Herein Swycaffer offers up a moralistic espionage book of the sort you might find in the 1970s, where the spies aren’t necessarily the good guys, even when working for the government. It’s the conspiracy-soaked world view that originated into the 1960s, made large here. It reminds me the most of Michael Moorcock’s Jerry Cornelius books which had a similar theming (though The Universal Prey is much more normative than Moorcock’s tetralogy, not that that’s saying much).
Generally, I think that Swycaffer’s writing style continues to improve from book to book. Here his characters are stronger and more often their emotions seem real. The plot is just a bit more fully realized as well.
However, there are a lot nuisances that keep from loving the book. First of all, a lot of the emotional undercurrent of the book has to do with reassessing one’s life and being one’s own worst enemy. It feels like a lot of the “new world” SF books from the period and earlier—which I never liked. We’ll call that a personal preference.
I’m also not fond of the entirely unrealistic, fall-in-love-from-first-sight plot that repeats from Become the Hunted and if anything is considerably worse here. That I’ll call not just a personal preference, but a viewpoint of the world that can only strike falsely.

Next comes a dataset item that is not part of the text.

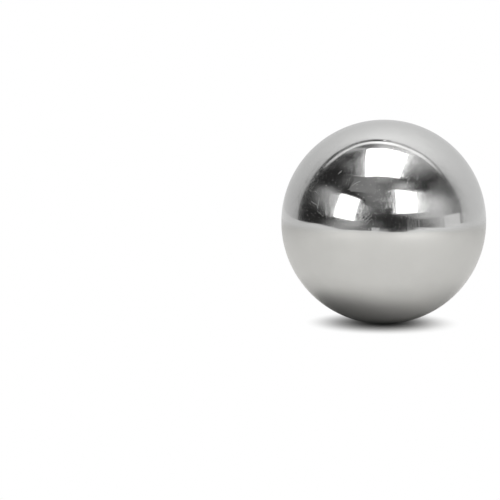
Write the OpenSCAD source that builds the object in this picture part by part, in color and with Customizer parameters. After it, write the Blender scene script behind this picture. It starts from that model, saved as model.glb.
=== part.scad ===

Though characterization has improved, sometimes characters still act in ways that seem inscrutable to the reader.
Finally, Swycaffer’s insistence of suddenly involving the leaders of the Concordat halfway through the book is really frustrating. It knocks me straight out of the book (here thanks to a 20-30 page digression, much like in the previous volume), and it also hurts my disbelief because of the way that it implies that the rulers of a humongous Empire involve themselves intimately in the minutia of individuals worlds.
Generally, I thought this book deeper and better polished than the last volume. I still give it a “3” out of “5” for both Style and Substance, but those ratings are both edging toward the high side of that scale.
Applicability to Mongoose Traveller
Like Become the Hunted, this is a pretty small story, about one man’s triumphs and trials on a single planet. Unlike Become the Hunted, I think it’s got some topics of interest to Traveller GMs.
First up is the nice depiction of a balkanized world—and how it interacts with the Concordat as a whole. It’s believable and thought-provoking.
Connected is the issue of planetary independence versus galactic rulership. The Concordat seems to truly control its planets—in a way that the Imperium of the Traveller Universe doesn’t. However this book offers up an exception for the Concordat—a world that’s been given its own rulership. The fights that occur when the planet has proved itself unable to govern itself are exactly the sort of fights that could occur over a balkanized world in the Original Traveller Universe.
Finally, though The Universal Prey deals with the Concordat’s Black Book assassination program somewhat unrealistically (when the Naval Commander who’s at the top of the chain of command involving the Black Book saying she’s “shocked, shocked” to find assassinations going on), the general concept is an interesting one. Could the Imperium have such a program? If so, who would know about it?
Don’t expect to see the trademark physics or technology of Traveller to be forefront in The Universal Prey, but do expect to get an interesting look at how the governments of a planet and the Concordat/Imperium could interrelate. If that sounds like an inspiring topic, you should consider picking the book up.
Conclusion
The Universal Prey is an average book—with high-points and faults alike—that takes a good look at how the government of an individual world can work within the purview of an interstellar government.